The input and output connectors are mirror images of one another, working from opposite ends of the same pipeline to give PropelZ a complete, symmetric integration model.

Enterprise Integration Maturity

The pairing of comprehensive input and output capabilities represents a mature approach to enterprise integration. Reading from the mainframe and writing back to it are two halves of the same discipline, and treating them as a unified capability rather than separate tools reflects how sophisticated integration architectures actually work.

As organizations move beyond one-way migration toward ongoing, bidirectional integration, the ability to read native mainframe files reliably becomes as important as the ability to write them. Some data needs to flow off the mainframe. Some needs to flow back. Some needs to make the complete round trip for validation or hybrid processing. All of it begins with reading the source correctly.

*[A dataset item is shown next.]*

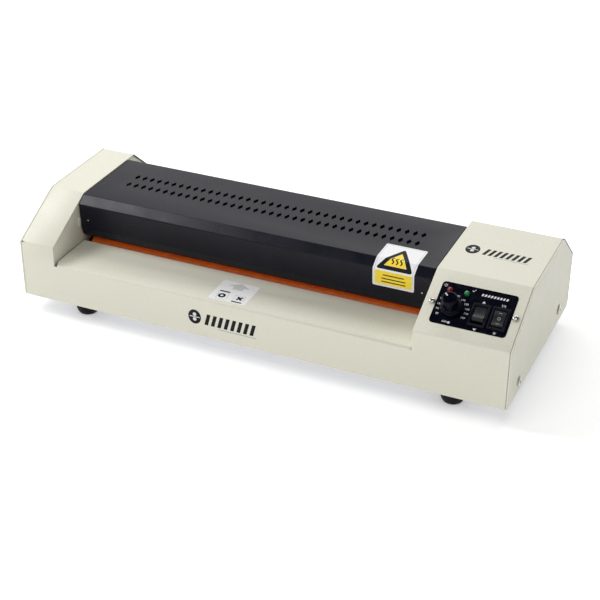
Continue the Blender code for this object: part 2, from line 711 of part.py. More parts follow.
def motor(corner):
    """Synchronous gear motor on a plate that stands off the right frame on two posts."""
    y, z = IDLER_Y, PINION_Z
    plate_end = MOTOR_FACE_X + SIDE_SHEET
    bm = bmesh.new()
    ys = (y - MOTOR_PLATE_HALF_Y, y + MOTOR_PLATE_HALF_Y)
    add_box(bm, (MOTOR_FACE_X, plate_end), ys, (z - MOTOR_PLATE_BOTTOM, z + MOTOR_PLATE_TOP))
    body = solid("motor", bm, corner, "zinc_steel")
    bm = bmesh.new()
    weld_x = MOTOR_FACE_X + SIDE_SHEET / 2
    can = [
        (weld_x, 0),
        (weld_x, MOTOR_RADIUS),
        (MOTOR_END_X - MOTOR_RIM, MOTOR_RADIUS),
        (MOTOR_END_X, MOTOR_RADIUS - MOTOR_RIM),
        (MOTOR_END_X, 0),
    ]
    add_turned(bm, "X", can, (y, z), 28)
    post_start = frame_face("right")[0] + FRAME_SHEET + GAP
    for way in (-1, 1):
        centre = (y + way * MOTOR_POST[0], z + MOTOR_POST[1])
        add_round(bm, "X", post_start, weld_x, STUD_RADIUS, centre, 12)
    boolean(body, solid("join_motor", bm, corner, "zinc_steel"), "UNION")
    bm = bmesh.new()
    well = (MOTOR_FACE_X - SHEET, PINION_SHAFT_END_X + SHEET)
    add_round(bm, "X", well[0], well[1], STUD_RADIUS + 2 * GAP, (y, z), 12)
    boolean(body, solid("cut_motor", bm, corner, "zinc_steel"), "DIFFERENCE")


def plate_levels():
    """Lowest and highest z of the lower and of the upper heating plate."""
    return {
        "lower": (PASS_BOTTOM_Z - PLATE_THICKNESS, PASS_BOTTOM_Z),
        "upper": (PASS_TOP_Z, PASS_TOP_Z + PLATE_THICKNESS),
    }


def lug_levels():
    """Lowest z of each heating plate's lugs."""
    lift = (PLATE_THICKNESS - LUG_THICKNESS) / 2
    return [low + lift for low, _ in plate_levels().values()]


def heating(corner):
    """Two aluminium plates, whose lugs reach through the inner walls to the frames, and heaters."""
    reach = [frame_face(side)[0] - frame_face(side)[1] * GAP for side in ("left", "right")]
    for (level, (low, high)), lug in zip(plate_levels().items(), lug_levels()):
        front, rear = PLATE_YS
        pass_z, back_z = (high, low) if level == "lower" else (low, high)
        bevel = PLATE_CHAMFER if level == "lower" else -PLATE_CHAMFER
        outline = [
            (front, back_z),
            (front, pass_z - bevel),
            (front + PLATE_CHAMFER, pass_z),
            (rear - PLATE_CHAMFER, pass_z),
            (rear, pass_z - bevel),
            (rear, back_z),
        ]
        bm = bmesh.new()
        add_prism(bm, "X", PLATE_ENDS[0], PLATE_ENDS[1], outline)
        plate = solid(f"{level}_heating_plate", bm, corner, "aluminium")
        bm = bmesh.new()
        for ys in LUG_YS:
            add_box(bm, (reach[0], PLATE_ENDS[0] + SHEET), ys, (lug, lug + LUG_THICKNESS))
            add_box(bm, (PLATE_ENDS[1] - SHEET, reach[1]), ys, (lug, lug + LUG_THICKNESS))
        boolean(plate, solid(f"join_{level}_lugs", bm, corner, "aluminium"), "UNION")
        if level == "lower":
            zs = (low - GAP - HEATER_THICKNESS, low - GAP)
        else:
            zs = (high + GAP, high + GAP + HEATER_THICKNESS)
        bm = bmesh.new()
        add_box(bm, HEATER_ENDS, HEATER_YS, zs)
        solid(f"{level}_heater", bm, corner, "mica")


def panel_screws(slope):
    """Domed screws that hold the control plate."""
    head = PANEL_SCREW_HEAD
    proud = PANEL_SCREW_PROUD
    profile = [
        (-PANEL_SCREW_LENGTH, 0),
        (-PANEL_SCREW_LENGTH, PANEL_SCREW_SHANK),
        (GAP, PANEL_SCREW_SHANK),
        (GAP, head),
        (0.55 * proud, 0.9 * head),
        (0.9 * proud, 0.55 * head),
        (proud, 0),
    ]
    for side, at in PANEL_SCREWS.items():
        bm = bmesh.new()
        add_turned(bm, "Z", profile, count=12)
        solid(f"control_screw_{side}", bm, slope, "bright_steel", (*at, 0))


def lamps(slope):
    """Two round-topped lenses, each held from below by its flange."""
    under = -SHEET - GAP
    profile = [
        (-LAMP_DEPTH, 0),
        (-LAMP_DEPTH, LAMP_RADIUS),
        (under - LAMP_FLANGE_THICKNESS, LAMP_RADIUS),
        (under - LAMP_FLANGE_THICKNESS, LAMP_FLANGE),
        (under, LAMP_FLANGE),
        (under, LAMP_RADIUS),
    ]
    for step in range(3):
        angle = math.pi / 6 * step
        profile.append((LAMP_RISE + LAMP_RADIUS * math.sin(angle), LAMP_RADIUS * math.cos(angle)))
    profile.append((LAMP_RISE + LAMP_RADIUS, 0))
    for (name, at), finish in zip(LAMPS.items(), ("red_lens", "green_lens")):
        bm = bmesh.new()
        add_turned(bm, "Z", profile, count=12)
        solid(name, bm, slope, finish, (*at, 0))


def fluted(scale):
    """The knob's outline at one height: a groove between every two flutes."""
    points = []
    for i in range(2 * KNOB_FLUTES):
        radius = scale * KNOB_RADIUS * (1.0 if i % 2 else KNOB_GROOVE)
        angle = math.pi * i / KNOB_FLUTES
        points.append((radius * math.cos(angle), radius * math.sin(angle)))
    return points


def thermostat_and_knob(slope):
    """Turning thermostat under the slope, and the fluted knob on its spindle."""
    collar_top = -SHEET - GAP
    profile = [
        (THERMOSTAT_BOTTOM, 0),
        (THERMOSTAT_BOTTOM, THERMOSTAT_RADIUS),
        (THERMOSTAT_TOP, THERMOSTAT_RADIUS),
        (THERMOSTAT_TOP, THERMOSTAT_COLLAR),
        (collar_top, THERMOSTAT_COLLAR),
        (collar_top, THERMOSTAT_NECK),
        (KNOB_BASE - GAP, THERMOSTAT_NECK),
        (KNOB_BASE - GAP, SPINDLE_RADIUS),
        (SPINDLE_TOP, SPINDLE_RADIUS),
        (SPINDLE_TOP, 0),
    ]
    at = (*KNOB_AT, 0)
    bm = bmesh.new()
    add_turned(bm, "Z", profile, count=16)
    solid("thermostat", bm, slope, "black_plastic", at)
    bm = bmesh.new()
    add_loft(bm, "Z", [(height, fluted(scale)) for height, scale in KNOB_TIERS])
    knob = solid("temperature_knob", bm, slope, "black_plastic", at)
    bm = bmesh.new()
    add_round(bm, "Z", 0, SPINDLE_TOP + GAP, SPINDLE_RADIUS + GAP, count=16)
    boolean(knob, solid("cut_knob_bore", bm, slope, "black_plastic", at), "DIFFERENCE")


def rectangle(half):
    return [(-half[0], -half[1]), (half[0], -half[1]), (half[0], half[1]), (-half[0], half[1])]


def switches(slope):
    """Two rocker switches; each rocker's origin is on its pivot."""
    for name, (x, u) in SWITCHES.items():
        at = (x, u, 0)
        bm = bmesh.new()
        add_prism(bm, "Z", GAP, BEZEL_TOP, rectangle(BEZEL_HALF))
        body = solid(f"{name}_body", bm, slope, "black_plastic", at)
        bm = bmesh.new()
        add_prism(bm, "Z", -SWITCH_DEPTH, BEZEL_TOP / 2, rectangle(SWITCH_HALF))
        boolean(body, solid(f"join_{name}", bm, slope, "black_plastic", at), "UNION")
        bm = bmesh.new()
        add_prism(bm, "Z", -CAVITY_DEPTH, BEZEL_TOP + SHEET, rectangle(CAVITY_HALF))
        boolean(body, solid(f"cut_{name}", bm, slope, "black_plastic", at), "DIFFERENCE")
        ends = []
        for degrees in ROCKER_END_DEG:
            angle = math.radians(degrees)
            ends.append((ROCKER_RADIUS * math.cos(angle), ROCKER_RADIUS * math.sin(angle)))
        outline = [(0, ROCKER_CROWN), *ends, (0, -ROCKER_KEEL)]
        outline += [(-end, height) for end, height in reversed(ends)]
        half = CAVITY_HALF[0] - GAP
        bm = bmesh.new()
        add_prism(bm, "X", -half, half, outline)
        tilt = math.radians(ROCKER_REST_DEG[name])
        solid(f"{name}_rocker", bm, slope, "black_plastic", (x, u, ROCKER_AXIS), tilt)


def power_inlet(corner):
    """Three-pin appliance inlet, clipped in the rear panel."""
    rear = DEPTH + INLET_PROUD
    at = (INLET_X, 0, INLET_Z)
    bm = bmesh.new()
    add_prism(bm, "Y", DEPTH + GAP, rear, rectangle(INLET_FLANGE_HALF))
    inlet = solid("power_inlet", bm, corner, "black_plastic", at)
    bm = bmesh.new()
    add_prism(bm, "Y", DEPTH - INLET_DEPTH, DEPTH + INLET_PROUD / 2, rectangle(INLET_HALF))
    boolean(inlet, solid("join_inlet", bm, corner, "black_plastic", at), "UNION")
    half_x, half_z = MOUTH_HALF
    mouth = [
        (-half_x, -half_z),
        (half_x, -half_z),
        (half_x, half_z - MOUTH_CORNER),
        (half_x - MOUTH_CORNER, half_z),
        (MOUTH_CORNER - half_x, half_z),
        (-half_x, half_z - MOUTH_CORNER),
    ]
    floor = rear - MOUTH_DEPTH
    bm = bmesh.new()
    add_prism(bm, "Y", floor, rear + SHEET, mouth)
    boolean(inlet, solid("cut_inlet_mouth", bm, corner, "black_plastic", at), "DIFFERENCE")
    bm = bmesh.new()
    for x, z in PIN_PLACES:
        pin = [(x + a, z + b) for a, b in rectangle(PIN_HALF)]
        add_prism(bm, "Y", floor - SHEET, rear - PIN_SETBACK, pin)
    boolean(inlet, solid("join_pins", bm, corner, "black_plastic", at), "UNION")


def feet(corner):
    """Bowl-shaped rubber feet: a quarter ellipse from the casing down to the flat tread."""
    steps = 4
    profile = [(-GAP, 0)]
    for i in range(steps + 1):
        angle = math.pi / 2 * i / steps
        bulge = FOOT_TREAD + (FOOT_RADIUS - FOOT_TREAD) * math.cos(angle)
        profile.append((-GAP - (FOOT_HEIGHT - GAP) * math.sin(angle), bulge))
    profile += [
        (-FOOT_HEIGHT, FOOT_HOLE),
        (FOOT_HOLE_DEPTH - FOOT_HEIGHT, FOOT_HOLE),
        (FOOT_HOLE_DEPTH - FOOT_HEIGHT, 0),
    ]
    for row, y in FOOT_YS.items():
        for side, x in FOOT_XS.items():
            bm = bmesh.new()
            add_turned(bm, "Z", profile)
            solid(f"{row}_{side}_foot", bm, corner, "black_rubber", (x, y, 0))


def side_screws(corner):
    """Round-headed screws through the side panels into the base plate's flanges."""
    head = SIDE_SCREW_HEAD
    proud = SIDE_SCREW_PROUD
    for side, face, way in (("left", 0, -1), ("right", LENGTH, 1)):
        profile = [
            (-SIDE_SCREW_LENGTH * way, 0),
            (-SIDE_SCREW_LENGTH * way, SIDE_SCREW_SHANK),
            (GAP * way, SIDE_SCREW_SHANK),
            (GAP * way, head),
            (0.55 * proud * way, 0.95 * head),
            (proud * way, 0.6 * head),
            (proud * way, 0),
        ]
        for row, (y, z) in SIDE_SCREWS.items():
            bm = bmesh.new()
            add_turned(bm, "X", profile, count=16)
            solid(f"{side}_screw_{row}", bm, corner, "bright_steel", (face, y, z))


def main():
    clear_scene()
    corner = empty("casing_corner", (-LENGTH / 2, -TOTAL_DEPTH / 2, FOOT_HEIGHT))
    slope = empty("hood_slope", (0, *FRONT_BEND), corner, SLOPE_ANGLE)
    front_shell(corner, slope)
    rear_panel(corner)
    side_panels(corner)
    inner_walls(corner)
    base_plate(corner)
    top_cover(corner)
    frames(corner)
    bushes(corner)
    springs(corner)
    rollers(corner)
    gear_train(corner)
    motor(corner)
    heating(corner)
    panel_screws(slope)
    lamps(slope)
    thermostat_and_knob(slope)
    switches(slope)
    power_inlet(corner)
    feet(corner)
    side_screws(corner)


main()
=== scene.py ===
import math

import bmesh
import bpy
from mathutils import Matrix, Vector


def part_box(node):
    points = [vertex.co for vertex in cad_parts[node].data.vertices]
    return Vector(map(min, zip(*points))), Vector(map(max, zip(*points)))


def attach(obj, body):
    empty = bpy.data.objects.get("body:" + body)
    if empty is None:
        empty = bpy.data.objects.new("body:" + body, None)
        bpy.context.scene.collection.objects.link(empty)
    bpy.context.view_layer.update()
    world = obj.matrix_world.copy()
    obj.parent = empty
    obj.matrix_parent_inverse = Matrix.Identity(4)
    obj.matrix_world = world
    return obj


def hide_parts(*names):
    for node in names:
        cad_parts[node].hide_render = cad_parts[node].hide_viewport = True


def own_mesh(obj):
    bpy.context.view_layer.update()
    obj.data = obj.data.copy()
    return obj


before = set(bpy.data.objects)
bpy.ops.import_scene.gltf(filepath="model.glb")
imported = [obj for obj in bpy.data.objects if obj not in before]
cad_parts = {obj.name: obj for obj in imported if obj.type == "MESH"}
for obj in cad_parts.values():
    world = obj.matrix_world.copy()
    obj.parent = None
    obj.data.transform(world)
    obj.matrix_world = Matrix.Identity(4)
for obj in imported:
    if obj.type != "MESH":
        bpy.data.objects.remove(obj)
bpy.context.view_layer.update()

# Pouch laminator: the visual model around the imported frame.
#
# Shapes are drawn in millimetres in casing coordinates, whose zero is the left end of the casing's
# front bottom edge: x to the right, y to the rear, z up. CASING carries them into the world.
# What stands on the right hood's slope is drawn in slope coordinates: x to the right, u up the
# slope from the front bend, n out of the metal. SIDEWAYS turns outlines of (y, z) points, lofted
# along Z, so that the loft runs along x.

MM = 0.001
CORNER = Vector(
    (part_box("left_side_panel")[0].x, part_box("front_shell")[0].y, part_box("left_side_panel")[0].z)
)
CASING = Matrix.Translation(CORNER) @ Matrix.Scale(MM, 4)
SIDEWAYS = Matrix(((0, 0, 1, 0), (1, 0, 0, 0), (0, 1, 0, 0), (0, 0, 0, 1)))


def box_of(node):
    """Lowest and highest corner of a CAD node in casing coordinates."""
    return [(corner - CORNER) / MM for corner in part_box(node)]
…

Beyond Migration: Integration Strategy

With comprehensive input and output capabilities, PropelZ functions as a true integration platform rather than a migration tool. Organizations can design data architectures that leverage the strengths of both mainframe and distributed systems without being constrained by platform boundaries.

Mainframe systems hold data of unmatched reliability and depth. Modern analytics platforms excel at processing that data at scale and applying advanced techniques to it. Instead of choosing between these strengths, enterprises can read mainframe data directly into modern pipelines, process it wherever it provides the most value, and return results wherever they are needed.

The result is integration architecture that adapts to business requirements rather than forcing business processes to adapt to platform limitations. Data flows where it provides the most value, processed by systems optimized for specific tasks, then shared seamlessly across the enterprise.

This represents the true promise of hybrid computing: leveraging the best capabilities of every platform while maintaining the integration flexibility to evolve as requirements change.